Canadian Ports Carbon Footprint
Controlling greenhouse gas (GHG) emissions and pollution caused by the marine shipping industry has always been a serious problem. Many of the marine shipping vessel companies do implement carbon emission control norms and do their best to bring down their carbon foot print. To help boost the efforts by the shipping companies, Canadian ports have implemented the Echo Action and Green Wave programs to help further encourage shipping companies to control their ports carbon footprint.
Marine ports intend on running each shipping vessel through an emissions test, each time it enters the port. This is to determine the amount of emissions released by the vessel. The vessels will be examined and rated using an A-G rating.
Rewards of Meeting the Canadian Port Energy Efficiency and Pollution Standards
The reward for achieving low carbon emissions and pollution standards will be a 10% discount of the vessel’s sea harbour dues. This may not seem like much, but with vessels paying harbour dues based on the tonnage being loaded and offloaded from the vessel, the total costs are large and saving 10% is a great incentive for any shipping company. Many vessel owners visiting the Canadian ports have been noted to take radical action towards reducing carbon emissions and meeting the required pollution level recommendations.
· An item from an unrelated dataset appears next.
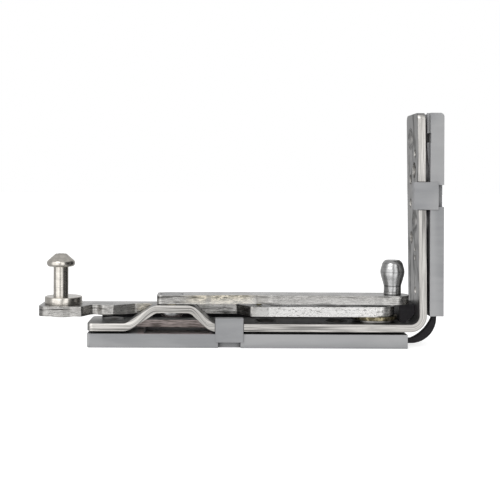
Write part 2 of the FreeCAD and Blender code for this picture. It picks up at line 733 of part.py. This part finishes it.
def ball_pin():
    body = new_body("ball_pin")
    turned(body, "pin", "ball_x", "ball_y", [
        ("0", "short_low_z"),
        ("ball_neck - head_thick", "short_low_z"),
        ("ball_neck - head_thick", SHORT_TOP),
        ("ball_neck", SHORT_TOP),
        ("ball_neck", f"{SHORT_TOP} + ball_step"),
        ("ball_radius - ball_taper / 2", f"{SHORT_TOP} + ball_waist"),
        ("ball_radius", f"{SHORT_TOP} + ball_widest", VIA),
        ("ball_radius - ball_taper", f"{SHORT_TOP} + ball_shoulder"),
        ("ball_radius - 2 * ball_taper", f"{SHORT_TOP} + ball_crown", VIA),
        ("ball_flat", f"{SHORT_TOP} + ball_height"),
        ("0", f"{SHORT_TOP} + ball_height"),
    ])


def glide_button():
    """Small polymer button pressed into the short arm, which keeps the two arms apart."""
    body = new_body("glide_button")
    turned(body, "button", "glide_x", "glide_y", [
        ("0", "short_low_z - glide_drop"),
        ("glide_radius / 2", "short_low_z - glide_drop"),
        ("glide_radius", "short_low_z"),
        ("glide_stem", "short_low_z"),
        ("glide_stem", "short_low_z + strip - 1"),
        ("0", "short_low_z + strip - 1"),
    ])


for make in (
    corner_bracket,
    horizontal_spacer,
    vertical_spacer,
    corner_strap,
    back_rail,
    corner_stop,
    long_arm,
    short_arm,
    long_arm_pivot,
    short_arm_pivot,
    eccentric,
    ball_pin,
    glide_button,
):
    make()
doc.recompute()

failed = [f"{o.Label} {o.State}" for o in doc.Objects if {"Invalid", "Error"} & set(o.State)]
if failed:
    raise RuntimeError("failed objects: " + ", ".join(failed))
os.makedirs("parts", exist_ok=True)
for body in (o for o in doc.Objects if o.TypeId == "PartDesign::Body"):
    shape = body.Shape
    if shape.isNull() or not shape.isValid() or len(shape.Solids) != 1:
        raise RuntimeError(f"{body.Label} is not one valid solid")
    shape.exportStep(f"parts/{body.Label}.step")
    box = shape.BoundBox
    print(f"{body.Label:18s} {shape.Volume:9.1f} mm3  X {box.XMin:.1f}..{box.XMax:.1f}"
          f"  Y {box.YMin:.1f}..{box.YMax:.1f}  Z {box.ZMin:.1f}..{box.ZMax:.1f}")
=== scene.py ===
import bpy
import json
import math

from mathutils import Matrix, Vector


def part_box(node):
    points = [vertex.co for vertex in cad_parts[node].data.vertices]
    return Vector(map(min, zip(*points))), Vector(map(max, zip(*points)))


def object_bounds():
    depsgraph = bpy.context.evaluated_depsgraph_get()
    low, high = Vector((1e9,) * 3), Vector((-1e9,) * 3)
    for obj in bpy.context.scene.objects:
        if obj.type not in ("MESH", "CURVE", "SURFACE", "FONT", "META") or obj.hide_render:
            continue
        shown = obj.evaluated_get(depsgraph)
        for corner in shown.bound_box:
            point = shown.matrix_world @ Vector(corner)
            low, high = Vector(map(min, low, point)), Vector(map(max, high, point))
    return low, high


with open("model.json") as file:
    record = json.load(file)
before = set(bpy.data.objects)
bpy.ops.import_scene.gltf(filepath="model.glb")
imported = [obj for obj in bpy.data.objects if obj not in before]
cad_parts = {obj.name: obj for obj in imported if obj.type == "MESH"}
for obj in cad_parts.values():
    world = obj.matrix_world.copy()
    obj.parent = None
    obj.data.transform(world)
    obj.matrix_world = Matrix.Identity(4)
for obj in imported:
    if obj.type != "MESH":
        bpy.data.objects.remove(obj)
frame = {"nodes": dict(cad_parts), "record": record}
cad_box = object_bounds()
MM = 0.001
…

Other areas that port authorities examine and evaluate on each vessel include:
Engine fuel consumption with relation to exhaust emission levels
When measuring a ship’s pollution level, the test begins from the tail pipe, where the exhaust is released by the vessel. Combustion gasses released through the exhaust are the most damaging to the environment and health, since they escape freely in to the atmosphere. Today, there are several technologies developed to help manage exhaust gases released by marine vessels, but the most efficient are carbon scrubbers. Carbon scrubbers help filter the exhaust gases, retaining the majority of Co2 in the scrubbers’ filter, which can later be disposed of in a safe manner. Vessels that use or install the scrubbers are more likely to score better grades and secure more discounts from the Canadian ports.
Oil and lubrication waste management
Vessels also require lubrication like oil and grease to function properly. Oil lubrication is one example of a lubricant which can be used and repacked for proper waste disposal or recycling. This means that shipping vessels must maintain an accurate record of all incoming and used lubrication, which will also contribute towards determining the vessel’s energy and fuel efficiency.
Human Waste Management
Another important area which shall be closely examined is the management of human waste. This includes sewage, laundry and any other polluted water which requires being treated and neutralized before being released in to the open ocean. There is also the concern linked to solid waste produced by the vessel’s employees while on voyages. In this case, a record of food stocks, consumption and the amounts of solid waste, like packaging, will be evaluated to determine how the vessel’s staff has been managing their synthetic waste. More waste will generally mean they stored synthetic packaging for proper processing while at port, while less waste will suggest they have been dumping their solid waste out at sea which is bad for marine life.
The discount incentives being offered by the Canadian ports have seen many of the regular shipping vessel owners taking the necessary steps to improve the energy efficiency of their ships. This is because being able to pass the test on just 10 visits will result in the company having saved full trip dues at the harbour.